For OEMs seeking verified durability, faster lead times, and the assurance of a U.S.-based testing and manufacturing partner, LenZip’s laboratory represents the highest standard of zipper performance validation. Explore additional technical insights and case studies at LenZip.com.
FAQ: Zipper Testing and OEM Performance
What standards govern zipper testing?
LenZip follows ASTM D2061 and D2051 for tensile and pull testing, ASTM B117 for corrosion, NFPA 2112 for flame resistance, and MIL-SPEC protocols for defense applications.
How many cycles are used in fatigue tests?
Depending on the end use, zippers are tested between 10,000 and 25,000 cycles, with some specialty programs exceeding 30,000.
Why is corrosion testing vital?
Exposure to salt, humidity, and UV causes metal oxidation and slider binding; corrosion testing verifies protective finishes prevent these failures.

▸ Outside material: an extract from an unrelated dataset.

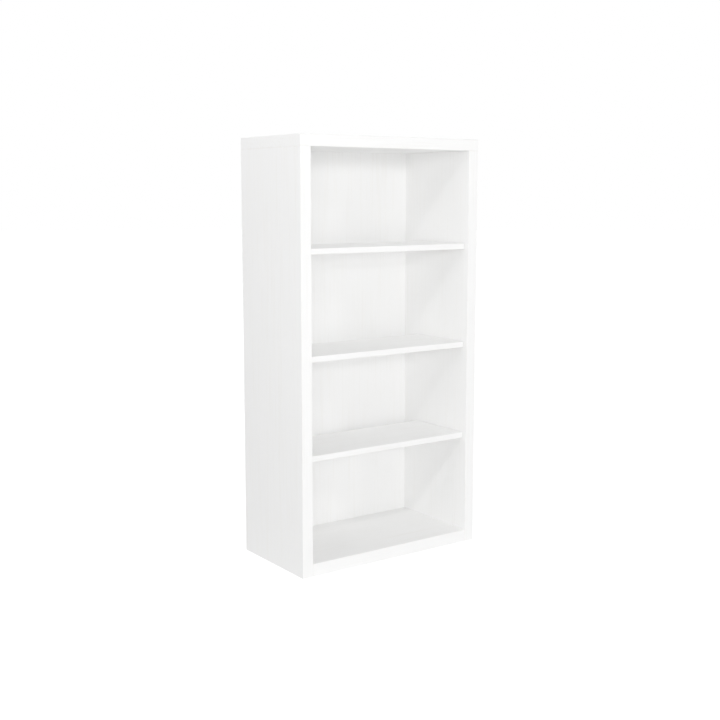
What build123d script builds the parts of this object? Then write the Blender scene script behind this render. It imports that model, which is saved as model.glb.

What’s the difference between strength and fatigue testing?
Strength tests measure immediate load capacity, while fatigue tests simulate prolonged wear to ensure continued smooth operation.
Does LenZip conduct all testing in-house?
Yes. All tensile, fatigue, corrosion, and specialty tests occur in LenZip’s domestic facility, providing rapid turnaround and full traceability for OEM partners.